Each neighbor s of x accounts for exactly one such path, since there is exactly one path of length 1 or 2 from s to y, and a path from x to y of length 2 or 3 begins with an edge to some neighbor s and continues with a path of length 1 or 2 from s to y.(s is unequal to y because (x,y) is not an edge.) So the number of such paths is equal to the degree of x. But it is also equal to the degree of y, by the same reasoning.

Turning it around, if x and y have different degrees, then they are connected by an edge.

Suppose x,y,z all had different degrees. Then they would be pairwise connected by edges, forming a triangle. So there are exactly two different degrees, say d1 and d2.

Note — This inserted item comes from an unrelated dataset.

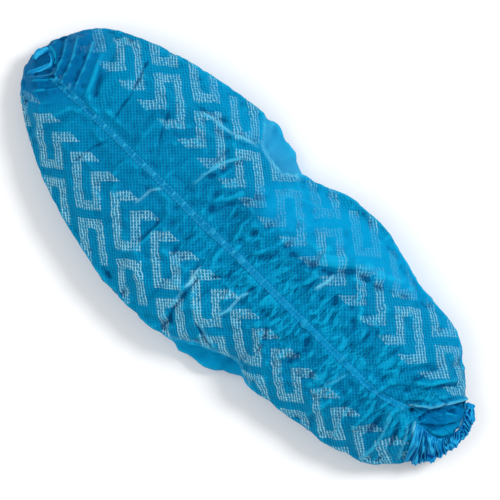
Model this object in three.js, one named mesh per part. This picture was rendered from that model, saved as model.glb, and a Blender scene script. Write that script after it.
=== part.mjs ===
// A disposable non-woven shoe cover, lying empty with its sole up and its foot opening down.
// Millimetres. +X runs to the toe, +Y to the side called left here, and +Z up from the surface
// that the cover lies on. The origin is the middle of its footprint.
import * as THREE from "three";

// Driving dimensions
const coverLength = 380;
const clothWall = 1.2;
const pieceGap = 0.4;
const seamWidth = 5.5;
const seamThickness = 0.8;

// The sole's seam ends on top, short of the two tips
const seamToeX = 172;
const seamHeelX = -166;

// The gathered hem: a flat casing round the mouth, level under the sole and turned out at the tips
const mouthToeX = 183;
const mouthHeelX = -180;
const mouthHalfWidth = 35;
const mouthBluntness = 0.8; // 1 is an ellipse, and less fills out its ends
const casingHalfWidth = 4.6;
const casingHalfThickness = 1.9;
const casingHeight = 3.2; // height of the casing's middle over the surface
const gatherDepth = 0.8;
const gathersPerSide = 14;
const casingTurnToe = 95; // degrees from level inwards, at the toe's tip
const casingTurnHeel = 140; // the same at the heel's tip, where it shows past the sole's end

// Grid of each panel: steps along the seam, and steps from the seam to the hem
const alongSteps = 56;
const acrossSteps = 15;
const casingSides = 8;
const seamEndSteps = 8; // steps at each end that the flat weld leaves free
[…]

All nodes of degree d1 are connected to all those of degree d2. Further, if both x and z have degree d1, and w and y have degree d2, then (x,y,z,w) forms a quadrilateral, which is outlawed. So there is only one node of degree d1 (call it x),and x is connected to all other nodes. If some two nodes of degree d2 are connected,they (along with node x) form a triangle, which is outlawed. So the nodes of degree d2 are connected only to node x.

Conclusion: the graph is a "claw" or "star" K1,n: one node of degree n, connected to n nodes of degree 1. Since n=7, the number of nodes is 8.

(The first part of the proof can be abbreviated by mathematical notation: the adjacency matrix A commutes with B=A2+A, and we see that B is of the form J+D where J is the matrix of all ones and D is a diagonal matrix.)